The government has announced plans to open Canberra's first publicly operated crematorium at the Gungahlin Cemetery.
City Services Minister Chris Steel said during recent consultations, a strong view was put forward that cemeteries and crematoria services were a public service and should be provided by government.
He said some religious groups in Canberra did not currently have their needs met when it came to burial and cremation - in particular Hindu, Sikh and Jain communities.
"One in ten people who responded to consultation said services weren't meeting their cultural needs," Mr Steel said.
"Our city is growing and it is also becoming more diverse so we are investing in a new facility now to meet community needs.
"We're committed to ensuring that all Canberrans can access cemetery and crematorium services. We have a vibrant multicultural community and it's important that people have access to the services they need here, rather than having to travel interstate."
The ACT is currently the only state or territory in which its primary cemeteries do not perform cremations. It has one privately owned crematorium - Norwood Park Crematorium - that serves a population of about 425,000.

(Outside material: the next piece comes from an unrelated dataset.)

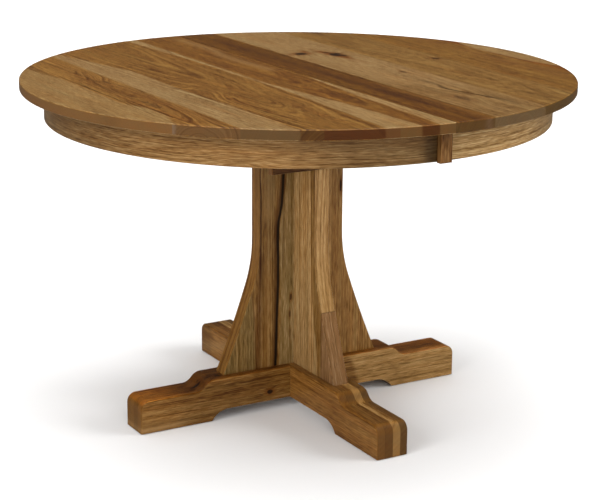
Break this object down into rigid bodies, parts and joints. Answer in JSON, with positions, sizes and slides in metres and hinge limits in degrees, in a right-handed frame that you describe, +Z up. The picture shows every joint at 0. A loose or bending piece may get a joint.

The ACT's current cremation rate is 75 per cent - one of the highest in the country. Chair of the Cemeteries Authority Stephen Bartos said it received a number of complaints about long waits and timetabling issues at Norwood Park.
"The ACT can clearly cope with having two crematoriums running side by side," he said.
It comes as the government continues to consider its response to an investigation into ashes that went missing from Norwood Park.
Kanti Jinna, who is on the Cemeteries Authority board, said Hindus in Canberra were often forced to wait longer than culturally appropriate due to current demand.
He said there was also no way to legally scatter ashes in water which will go to the sea locally - an important part of Hindu culture.
As a result, some people were breaking the law or travelling to Sydney or beyond.
"People do make do but if you can have it within Canberra it would be even better still," he said.
The government recently undertook a market sounding for a new cemetery - which would include a crematorium - in Southern Memorial Park.
Mr Steel said there was room in the market for three to four crematoriums.
The Independent Competition and Regulatory Commission will set prices at the public crematorium and competitive neutrality principles will be applied.